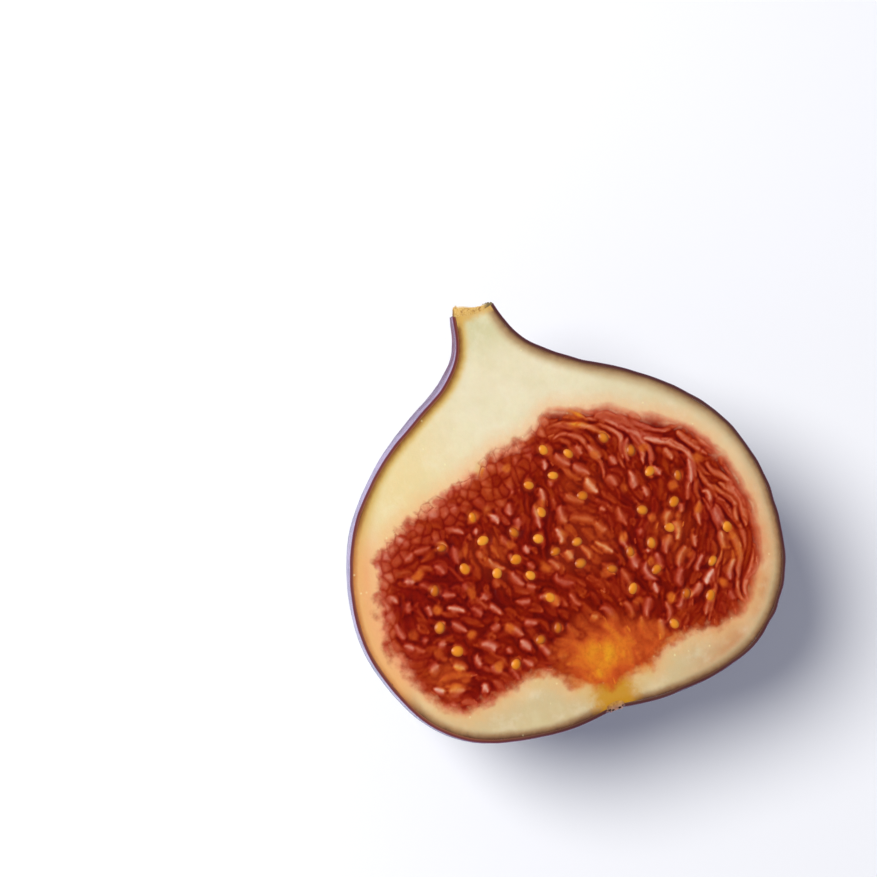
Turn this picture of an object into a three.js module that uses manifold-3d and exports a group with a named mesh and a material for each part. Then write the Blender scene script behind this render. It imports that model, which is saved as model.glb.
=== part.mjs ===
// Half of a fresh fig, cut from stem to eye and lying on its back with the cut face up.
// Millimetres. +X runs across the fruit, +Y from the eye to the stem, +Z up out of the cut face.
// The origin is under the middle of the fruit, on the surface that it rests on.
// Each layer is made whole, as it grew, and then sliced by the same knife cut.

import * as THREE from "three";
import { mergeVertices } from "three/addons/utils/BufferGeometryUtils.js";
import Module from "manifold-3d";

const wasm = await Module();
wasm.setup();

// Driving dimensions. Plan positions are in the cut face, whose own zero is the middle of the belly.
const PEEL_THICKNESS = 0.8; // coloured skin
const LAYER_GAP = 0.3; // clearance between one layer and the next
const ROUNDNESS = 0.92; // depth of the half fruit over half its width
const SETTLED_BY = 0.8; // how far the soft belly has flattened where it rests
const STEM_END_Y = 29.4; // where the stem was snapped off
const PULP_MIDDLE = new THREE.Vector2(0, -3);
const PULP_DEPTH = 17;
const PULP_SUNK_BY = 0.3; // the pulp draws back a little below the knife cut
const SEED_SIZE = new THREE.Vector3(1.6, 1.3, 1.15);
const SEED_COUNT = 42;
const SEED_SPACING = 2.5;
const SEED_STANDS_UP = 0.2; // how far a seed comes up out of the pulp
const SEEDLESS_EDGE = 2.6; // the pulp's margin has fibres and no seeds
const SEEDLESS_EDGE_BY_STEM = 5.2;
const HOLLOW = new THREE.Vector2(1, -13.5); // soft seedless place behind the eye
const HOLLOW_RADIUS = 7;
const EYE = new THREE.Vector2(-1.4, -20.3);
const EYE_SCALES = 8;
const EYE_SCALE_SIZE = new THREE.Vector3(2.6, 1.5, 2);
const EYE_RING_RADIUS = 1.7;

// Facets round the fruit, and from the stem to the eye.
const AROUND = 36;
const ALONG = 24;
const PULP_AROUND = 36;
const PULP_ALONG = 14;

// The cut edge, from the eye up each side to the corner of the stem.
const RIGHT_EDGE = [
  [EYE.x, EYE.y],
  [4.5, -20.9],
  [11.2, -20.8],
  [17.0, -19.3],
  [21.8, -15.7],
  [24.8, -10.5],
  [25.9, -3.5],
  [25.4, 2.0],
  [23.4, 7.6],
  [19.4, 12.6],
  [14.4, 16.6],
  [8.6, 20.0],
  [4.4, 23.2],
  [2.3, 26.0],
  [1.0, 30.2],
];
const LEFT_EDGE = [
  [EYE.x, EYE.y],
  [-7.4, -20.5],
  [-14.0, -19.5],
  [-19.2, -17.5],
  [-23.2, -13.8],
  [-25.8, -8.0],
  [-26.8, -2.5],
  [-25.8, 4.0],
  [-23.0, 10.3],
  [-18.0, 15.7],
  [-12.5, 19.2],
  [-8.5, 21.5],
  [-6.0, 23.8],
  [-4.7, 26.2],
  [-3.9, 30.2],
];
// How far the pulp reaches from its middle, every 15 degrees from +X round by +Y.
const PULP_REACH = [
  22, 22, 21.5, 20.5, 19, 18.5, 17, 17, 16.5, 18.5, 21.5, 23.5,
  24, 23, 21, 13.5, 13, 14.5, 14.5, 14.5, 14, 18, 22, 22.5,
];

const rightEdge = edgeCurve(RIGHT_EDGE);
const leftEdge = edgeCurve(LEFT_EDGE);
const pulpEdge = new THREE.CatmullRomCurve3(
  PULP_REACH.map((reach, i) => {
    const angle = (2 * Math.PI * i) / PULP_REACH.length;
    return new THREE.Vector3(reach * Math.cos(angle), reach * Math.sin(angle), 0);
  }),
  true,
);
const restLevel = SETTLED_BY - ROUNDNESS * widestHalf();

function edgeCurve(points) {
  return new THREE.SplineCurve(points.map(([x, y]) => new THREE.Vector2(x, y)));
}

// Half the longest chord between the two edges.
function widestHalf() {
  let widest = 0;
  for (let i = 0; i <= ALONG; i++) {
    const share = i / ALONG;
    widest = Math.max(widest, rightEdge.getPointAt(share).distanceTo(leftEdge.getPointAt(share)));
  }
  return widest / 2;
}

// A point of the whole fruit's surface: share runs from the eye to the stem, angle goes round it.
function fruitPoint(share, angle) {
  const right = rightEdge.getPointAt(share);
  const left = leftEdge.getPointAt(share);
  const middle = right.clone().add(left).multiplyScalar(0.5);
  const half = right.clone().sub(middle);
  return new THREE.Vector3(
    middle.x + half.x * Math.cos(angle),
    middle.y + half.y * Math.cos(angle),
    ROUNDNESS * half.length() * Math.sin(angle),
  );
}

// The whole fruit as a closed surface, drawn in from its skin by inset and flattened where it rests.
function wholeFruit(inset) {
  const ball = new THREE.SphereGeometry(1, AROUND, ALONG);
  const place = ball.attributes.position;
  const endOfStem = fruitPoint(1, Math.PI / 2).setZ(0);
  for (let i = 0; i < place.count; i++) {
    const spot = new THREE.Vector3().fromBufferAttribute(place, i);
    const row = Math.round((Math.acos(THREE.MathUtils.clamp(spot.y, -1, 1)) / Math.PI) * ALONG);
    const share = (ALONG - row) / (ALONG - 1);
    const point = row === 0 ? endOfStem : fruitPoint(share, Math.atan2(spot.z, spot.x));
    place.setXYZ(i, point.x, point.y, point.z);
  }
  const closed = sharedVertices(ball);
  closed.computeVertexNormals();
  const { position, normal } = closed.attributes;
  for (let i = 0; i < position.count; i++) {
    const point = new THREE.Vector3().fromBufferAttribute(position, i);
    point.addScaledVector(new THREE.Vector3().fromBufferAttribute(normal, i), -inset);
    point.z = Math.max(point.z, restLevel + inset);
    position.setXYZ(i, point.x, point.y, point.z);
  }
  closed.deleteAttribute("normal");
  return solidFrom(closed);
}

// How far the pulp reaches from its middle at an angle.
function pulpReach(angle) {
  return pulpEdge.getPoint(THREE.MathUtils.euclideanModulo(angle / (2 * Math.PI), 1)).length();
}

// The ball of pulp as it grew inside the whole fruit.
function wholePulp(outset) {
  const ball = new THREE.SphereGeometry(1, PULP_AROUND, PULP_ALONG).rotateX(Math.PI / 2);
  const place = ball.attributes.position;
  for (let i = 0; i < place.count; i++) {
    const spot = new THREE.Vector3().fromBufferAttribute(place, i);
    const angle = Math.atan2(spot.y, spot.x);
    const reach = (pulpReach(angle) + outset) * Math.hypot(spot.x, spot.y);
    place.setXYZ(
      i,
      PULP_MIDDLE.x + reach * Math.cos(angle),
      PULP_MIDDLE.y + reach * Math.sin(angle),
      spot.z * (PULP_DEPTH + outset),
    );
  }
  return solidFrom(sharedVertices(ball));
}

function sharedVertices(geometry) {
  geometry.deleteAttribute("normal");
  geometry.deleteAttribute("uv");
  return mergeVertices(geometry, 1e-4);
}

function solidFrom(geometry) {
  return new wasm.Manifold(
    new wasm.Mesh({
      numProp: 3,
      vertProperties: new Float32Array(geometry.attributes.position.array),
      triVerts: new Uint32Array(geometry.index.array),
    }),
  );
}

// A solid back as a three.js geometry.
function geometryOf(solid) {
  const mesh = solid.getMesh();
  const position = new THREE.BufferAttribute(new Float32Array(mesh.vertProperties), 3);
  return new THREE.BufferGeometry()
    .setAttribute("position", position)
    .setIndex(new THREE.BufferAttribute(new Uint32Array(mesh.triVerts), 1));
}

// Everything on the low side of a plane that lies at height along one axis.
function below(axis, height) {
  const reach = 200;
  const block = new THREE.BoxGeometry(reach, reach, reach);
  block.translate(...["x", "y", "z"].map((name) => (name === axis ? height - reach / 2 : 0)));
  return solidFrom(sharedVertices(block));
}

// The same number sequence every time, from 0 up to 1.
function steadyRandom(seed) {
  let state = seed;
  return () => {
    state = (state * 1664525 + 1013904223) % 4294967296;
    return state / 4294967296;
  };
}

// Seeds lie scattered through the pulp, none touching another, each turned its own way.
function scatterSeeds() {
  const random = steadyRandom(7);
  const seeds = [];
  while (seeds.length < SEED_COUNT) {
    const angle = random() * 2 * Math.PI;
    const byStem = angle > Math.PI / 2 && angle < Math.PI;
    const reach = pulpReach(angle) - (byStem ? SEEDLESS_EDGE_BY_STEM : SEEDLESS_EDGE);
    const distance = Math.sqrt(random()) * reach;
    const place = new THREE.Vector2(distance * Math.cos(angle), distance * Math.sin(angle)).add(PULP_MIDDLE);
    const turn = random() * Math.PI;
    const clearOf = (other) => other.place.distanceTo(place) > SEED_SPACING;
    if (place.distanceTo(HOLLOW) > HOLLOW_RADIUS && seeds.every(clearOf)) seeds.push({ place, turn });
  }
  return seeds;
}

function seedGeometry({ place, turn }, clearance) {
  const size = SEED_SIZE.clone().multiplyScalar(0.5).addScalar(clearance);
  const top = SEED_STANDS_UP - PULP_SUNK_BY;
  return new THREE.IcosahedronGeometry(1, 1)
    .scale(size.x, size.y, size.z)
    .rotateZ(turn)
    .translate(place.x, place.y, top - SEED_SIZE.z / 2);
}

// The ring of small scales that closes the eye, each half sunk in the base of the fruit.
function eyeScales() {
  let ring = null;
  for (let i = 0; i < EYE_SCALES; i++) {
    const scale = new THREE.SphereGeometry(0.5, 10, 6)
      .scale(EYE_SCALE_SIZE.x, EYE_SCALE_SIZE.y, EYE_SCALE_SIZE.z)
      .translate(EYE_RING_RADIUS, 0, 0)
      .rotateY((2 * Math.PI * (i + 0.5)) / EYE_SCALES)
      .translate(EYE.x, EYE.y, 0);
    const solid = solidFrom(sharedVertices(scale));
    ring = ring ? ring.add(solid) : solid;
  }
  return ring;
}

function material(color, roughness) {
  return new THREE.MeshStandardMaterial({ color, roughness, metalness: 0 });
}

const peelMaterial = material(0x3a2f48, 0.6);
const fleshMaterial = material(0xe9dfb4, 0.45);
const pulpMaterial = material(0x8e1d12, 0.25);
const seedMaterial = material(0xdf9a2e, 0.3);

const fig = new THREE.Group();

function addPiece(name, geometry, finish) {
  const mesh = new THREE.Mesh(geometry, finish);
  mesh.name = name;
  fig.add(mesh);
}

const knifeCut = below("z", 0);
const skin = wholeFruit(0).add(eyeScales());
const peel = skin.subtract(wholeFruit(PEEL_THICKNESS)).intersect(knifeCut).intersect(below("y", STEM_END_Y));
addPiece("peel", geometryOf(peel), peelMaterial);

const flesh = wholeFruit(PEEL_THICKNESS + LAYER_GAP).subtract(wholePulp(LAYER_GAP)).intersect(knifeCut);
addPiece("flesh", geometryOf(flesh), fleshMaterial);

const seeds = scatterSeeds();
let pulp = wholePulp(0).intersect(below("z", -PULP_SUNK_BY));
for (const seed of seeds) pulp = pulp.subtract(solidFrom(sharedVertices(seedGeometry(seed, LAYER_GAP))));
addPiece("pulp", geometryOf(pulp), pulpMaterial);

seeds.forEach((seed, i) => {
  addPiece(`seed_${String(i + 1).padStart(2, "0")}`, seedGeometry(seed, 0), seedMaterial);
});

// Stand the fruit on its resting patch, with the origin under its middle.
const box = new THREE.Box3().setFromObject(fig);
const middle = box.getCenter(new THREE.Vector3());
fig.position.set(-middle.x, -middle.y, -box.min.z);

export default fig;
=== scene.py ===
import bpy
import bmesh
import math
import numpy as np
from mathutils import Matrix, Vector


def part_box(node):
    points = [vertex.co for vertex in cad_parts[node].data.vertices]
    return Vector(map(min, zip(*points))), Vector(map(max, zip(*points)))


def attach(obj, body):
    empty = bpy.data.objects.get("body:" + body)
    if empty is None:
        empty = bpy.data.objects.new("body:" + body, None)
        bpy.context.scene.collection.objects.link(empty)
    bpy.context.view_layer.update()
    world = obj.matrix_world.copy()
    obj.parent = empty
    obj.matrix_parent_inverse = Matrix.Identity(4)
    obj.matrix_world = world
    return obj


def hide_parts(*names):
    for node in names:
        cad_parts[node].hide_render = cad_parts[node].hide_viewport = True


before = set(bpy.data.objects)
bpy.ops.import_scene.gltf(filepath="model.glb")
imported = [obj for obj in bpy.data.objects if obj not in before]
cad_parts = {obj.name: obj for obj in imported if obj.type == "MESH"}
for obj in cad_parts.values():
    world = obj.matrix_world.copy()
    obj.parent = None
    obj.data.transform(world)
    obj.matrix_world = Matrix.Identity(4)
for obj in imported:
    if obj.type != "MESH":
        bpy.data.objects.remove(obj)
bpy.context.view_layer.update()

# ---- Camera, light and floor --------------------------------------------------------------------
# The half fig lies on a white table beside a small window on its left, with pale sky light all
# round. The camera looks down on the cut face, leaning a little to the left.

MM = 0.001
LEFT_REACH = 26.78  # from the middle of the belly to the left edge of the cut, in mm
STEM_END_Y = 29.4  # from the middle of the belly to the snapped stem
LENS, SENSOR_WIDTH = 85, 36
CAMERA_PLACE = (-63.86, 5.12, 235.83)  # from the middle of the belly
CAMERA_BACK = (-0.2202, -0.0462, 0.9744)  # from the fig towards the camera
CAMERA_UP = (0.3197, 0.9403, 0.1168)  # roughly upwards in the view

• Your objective
Taking the lines above, repeat exactly those from the line that contains "function addPiece(name, geometry, finish)" through the line that contains "obj.parent = None", and both of those lines as well. Include nothing else.

• Expected output
function addPiece(name, geometry, finish) {
  const mesh = new THREE.Mesh(geometry, finish);
  mesh.name = name;
  fig.add(mesh);
}

const knifeCut = below("z", 0);
const skin = wholeFruit(0).add(eyeScales());
const peel = skin.subtract(wholeFruit(PEEL_THICKNESS)).intersect(knifeCut).intersect(below("y", STEM_END_Y));
addPiece("peel", geometryOf(peel), peelMaterial);

const flesh = wholeFruit(PEEL_THICKNESS + LAYER_GAP).subtract(wholePulp(LAYER_GAP)).intersect(knifeCut);
addPiece("flesh", geometryOf(flesh), fleshMaterial);

const seeds = scatterSeeds();
let pulp = wholePulp(0).intersect(below("z", -PULP_SUNK_BY));
for (const seed of seeds) pulp = pulp.subtract(solidFrom(sharedVertices(seedGeometry(seed, LAYER_GAP))));
addPiece("pulp", geometryOf(pulp), pulpMaterial);

seeds.forEach((seed, i) => {
  addPiece(`seed_${String(i + 1).padStart(2, "0")}`, seedGeometry(seed, 0), seedMaterial);
});

// Stand the fruit on its resting patch, with the origin under its middle.
const box = new THREE.Box3().setFromObject(fig);
const middle = box.getCenter(new THREE.Vector3());
fig.position.set(-middle.x, -middle.y, -box.min.z);

export default fig;
=== scene.py ===
import bpy
import bmesh
import math
import numpy as np
from mathutils import Matrix, Vector


def part_box(node):
    points = [vertex.co for vertex in cad_parts[node].data.vertices]
    return Vector(map(min, zip(*points))), Vector(map(max, zip(*points)))


def attach(obj, body):
    empty = bpy.data.objects.get("body:" + body)
    if empty is None:
        empty = bpy.data.objects.new("body:" + body, None)
        bpy.context.scene.collection.objects.link(empty)
    bpy.context.view_layer.update()
    world = obj.matrix_world.copy()
    obj.parent = empty
    obj.matrix_parent_inverse = Matrix.Identity(4)
    obj.matrix_world = world
    return obj


def hide_parts(*names):
    for node in names:
        cad_parts[node].hide_render = cad_parts[node].hide_viewport = True


before = set(bpy.data.objects)
bpy.ops.import_scene.gltf(filepath="model.glb")
imported = [obj for obj in bpy.data.objects if obj not in before]
cad_parts = {obj.name: obj for obj in imported if obj.type == "MESH"}
for obj in cad_parts.values():
    world = obj.matrix_world.copy()
    obj.parent = None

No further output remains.